Nationally syndicated columnist Robert D. Novak, writing on the current gun control controversy in THE WASHINGTON POST and other newspapers, commented that Boyer’s citation of Henigan’s views reveals “what really is at stake…about the shape of gun control after Littleton…
“Democratic politicians are not so candid. On April 27, President Clinton said the kind of people he grew up with in Arkansas believe that ‘every reasonable restriction is just the camel’s nose in the tent’ toward eventual confiscation of weapons. He then sternly cautioned that ‘the culture of hunting and sport shooting’ must ‘stop financing efforts to frighten their members’ into thinking ‘every time we try to save a kid’s life it’s a camel’s nose in the tent.’

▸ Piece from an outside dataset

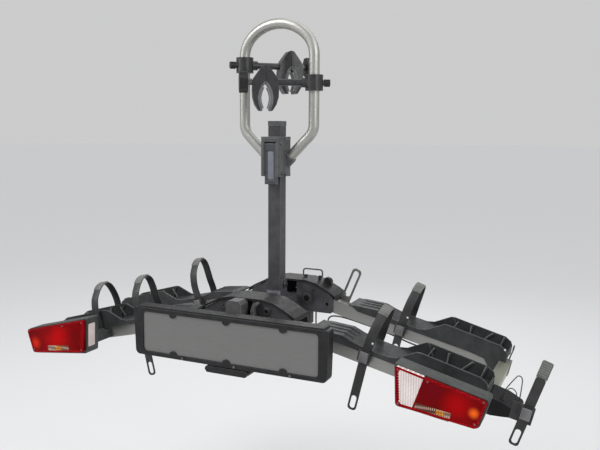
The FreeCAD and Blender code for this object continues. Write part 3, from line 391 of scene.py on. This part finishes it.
def settle(item, name, look, body):
    """Name, finish and body of a piece, with its place moved into its mesh."""
    pick(item)
    bpy.ops.object.transform_apply(location=True, rotation=True, scale=True)
    bpy.ops.object.shade_smooth_by_angle(angle=SMOOTH_ANGLE)
    item.name = name
    item.data.materials.clear()
    item.data.materials.append(finish[look])
    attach(item, body)
    return item


def joined(items):
    clear()
    for item in items:
        item.select_set(True)
    bpy.context.view_layer.objects.active = items[0]
    if len(items) > 1:
        bpy.ops.object.join()
    return items[0]


def outward(item):
    """Merge doubles and turn all faces outwards."""
    pick(item)
    mode("EDIT")
    bpy.ops.mesh.select_all(action="SELECT")
    bpy.ops.mesh.remove_doubles(threshold=TINY)
    bpy.ops.mesh.normals_make_consistent(inside=False)
    mode("OBJECT")


def plate(corners, depth, corner=0.0, edge=0.0, holes=()):
    """Plate of even depth, a vector, with rounded corners and bevelled edges."""
    clear()
    bpy.ops.mesh.primitive_circle_add(vertices=len(corners), radius=1.0, fill_type="NGON")
    item = bpy.context.object
    for vertex, spot in zip(item.data.vertices, corners):
        vertex.co = spot
    item.data.update()
    pick(item)
    mode("EDIT")
    bpy.ops.mesh.select_all(action="SELECT")
    if corner:
        bpy.ops.mesh.bevel(offset=corner, segments=5, affect="VERTICES")
        bpy.ops.mesh.select_all(action="SELECT")
    extrude(depth)
    mode("OBJECT")
    outward(item)
    for hole in holes:
        modify(item, "BOOLEAN", object=hole, operation="DIFFERENCE", solver="EXACT")
        bpy.data.objects.remove(hole)
    if edge:
        bevelled(item, width=edge, angle=40)
    return item


def eased(points, rounds=3):
    """Path with its corners cut, the two ends kept."""
    for _ in range(rounds):
        cut = [points[0]]
        for a, b in zip(points, points[1:]):
            cut += [a * 0.75 + b * 0.25, a * 0.25 + b * 0.75]
        points = cut + [points[-1]]
    return points


def band(points, across, width, thick, step_height=0.0):
    """Flat strap: an edge is extruded along the path and the strip gets its thickness."""
    clear()
    bpy.ops.mesh.primitive_plane_add(size=1.0)
    item = bpy.context.object
    pick(item)
    mode("EDIT")
    mesh = bmesh.from_edit_mesh(item.data)
    bmesh.ops.delete(mesh, geom=[v for v in mesh.verts if v.co.y > 0], context="VERTS")
    first, last = sorted(mesh.verts, key=lambda v: v.co.x)
    first.co = points[0] - across * (width / 2)
    last.co = points[0] + across * (width / 2)
    for part in list(mesh.verts) + list(mesh.edges):
        part.select_set(True)
    bmesh.update_edit_mesh(item.data)
    for a, b in zip(points, points[1:]):
        extrude(b - a)
    mode("OBJECT")
    modify(item, "SOLIDIFY", thickness=thick, offset=0.0, use_even_offset=True)
    outward(item)
    bevelled(item, width=thick * BAND_BEVEL, angle=50)
    if not step_height:
        return item
    steps, travelled, due = [item], 0.0, STEP_PITCH
    for a, b in zip(points, points[1:]):
        length = (b - a).length
        while due <= travelled + length:
            steps.append(strap_step(a.lerp(b, (due - travelled) / length), (b - a).normalized(),
                                    across, width * STEP_WIDE, thick, step_height))
            due += STEP_PITCH
        travelled += length
    return joined(steps)


def strap_step(spot, way, across, width, thick, height):
    """Low ramp across a strap, one of the steps for its catch; a negative height sinks it."""
    up = way.cross(across).normalized()
    root = spot + up * (thick / 2 - 0.0002)
    side = [root - way * STEP_PITCH * STEP_FOOT, root + way * STEP_PITCH * STEP_FOOT,
            root + way * STEP_PITCH * STEP_PEAK + up * height]
    return plate([c - across * (width / 2) for c in side], across * width)


def stud(spot, way, radius, height):
    """Round head: a disc with a bevelled rim, standing on a surface."""
    clear()
    turn = way.to_track_quat("Z", "Y")
    bpy.ops.mesh.primitive_cylinder_add(vertices=20, radius=radius, depth=height,
                                        location=spot + way * (height / 2),
                                        rotation=turn.to_euler())
    item = bpy.context.object
    pick(item)
    bpy.ops.object.transform_apply(location=True, rotation=True, scale=True)
    mode("EDIT")
    mesh = bmesh.from_edit_mesh(item.data)
    bpy.ops.mesh.select_all(action="DESELECT")
    mesh.faces.ensure_lookup_table()
    for face in mesh.faces:
        face.select_set(face.normal.dot(way) > LOOKS_ALONG)
    bmesh.update_edit_mesh(item.data)
    bpy.ops.mesh.bevel(offset=height * HEAD_BEVEL, segments=3, affect="EDGES")
    mode("OBJECT")
    return item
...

“But at a May 5 Senate Judiciary Committee hearing, Attorney General Janet Reno fostered the camel’s nose theory. Republican Sen. Jeff Sessions of Alabama asked whether there would be any improvement in sluggish federal prosecutions of weapons violations. ‘I can’t promise you improvement in numbers,’ she responded. Her priority was controlling possession of guns, not their use.”
“My two brothers and I grew up in a home where firearms were commonplace – my dad’s shotguns, the semiautomatic rifles my brothers and I got for our 12th birthdays,” writes Robert Stacy McCain, Assistant National Editor for THE WASHINGTON TIMES.
“The same was true of our friends and neighbors,” he continues. “But none of us became teen-age mass murderers. The idea of amassing an arsenal and going on a murderous rampage never occurred to us.
“Whatever caused the Littleton slayings, logic tells us the cause is something new to American society, a factor that was missing two or three decades ago, when such incidents were unknown.
“It is too vague to say that ‘violence’ is the problem…
“Guns are no more accessible to kids in America today than they were 20 or 30 years ago. Media reports use certain buzzwords – ‘handguns’ or ‘semiautomatic’ – to suggest some special menace in the firearms used by criminals. That is an appeal to ignorance. My brother’s revolver is a handgun. The .22 I got for my 12th birthday is a semiautomatic. The two sawed-off shotguns wielded by the killers at Columbine High School were neither handguns nor semiautomatic.
“Here’s an interesting statistic: 100 percent of crime is committed by criminals. Criminals are people who do not obey laws. Passing more laws will not stop crime.
“Gun-control fanatics demonize their opposition as the ‘gun lobby.’ My brothers and I are not NRA members or any part of any ‘gun lobby.’ We’re just citizens who know a thing or two about firearms and crime, and don’t think gun control is the answer. There are millions of Americans who think the same way. Gun-control laws discourage peaceful, law-abiding citizens from owning firearms.”
“The death of my wonderful daughter, Rachel Joy Scott, and the deaths of that heroic teacher and the other 11 children who died (during the April Columbine High School shootings in Littleton, Colorado) must not be in vain,” declared Darrell Scott during a hearing before the House Judiciary Subcommittee on Crime in Washington, D. C.
“Their blood cries out for answers.
“The first recorded act of violence was when Cain slew his brother Abel out in the field. The villain was not the club he used. Neither was it the NCA, the National Club Association. The true killer was Cain, and the reason for the
murder could only be found in Cain’s heart…
“When something as terrible as Columbine’s tragedy occurs, politicians immediately look for a scapegoat…They immediately seek to pass more restrictive laws that continue to erode away our personal and private liberties. We do not need more restrictive laws. Eric and Dylan would not have been stopped by metal detectors. No amount of gun laws can stop someone who spends months planning this type of massacre.”
Most Coloradoans, even after the Littleton, Colorado tragedy, still support strongly the right to keep and bear arms, according to a survey conducted by the Denver, Colorado ROCKY MOUNTAIN NEWS. According to it, 75 percent believe that gun ownership is a “basic right of all Americans,” and 65 percent support a shall issue right to carry concealed law.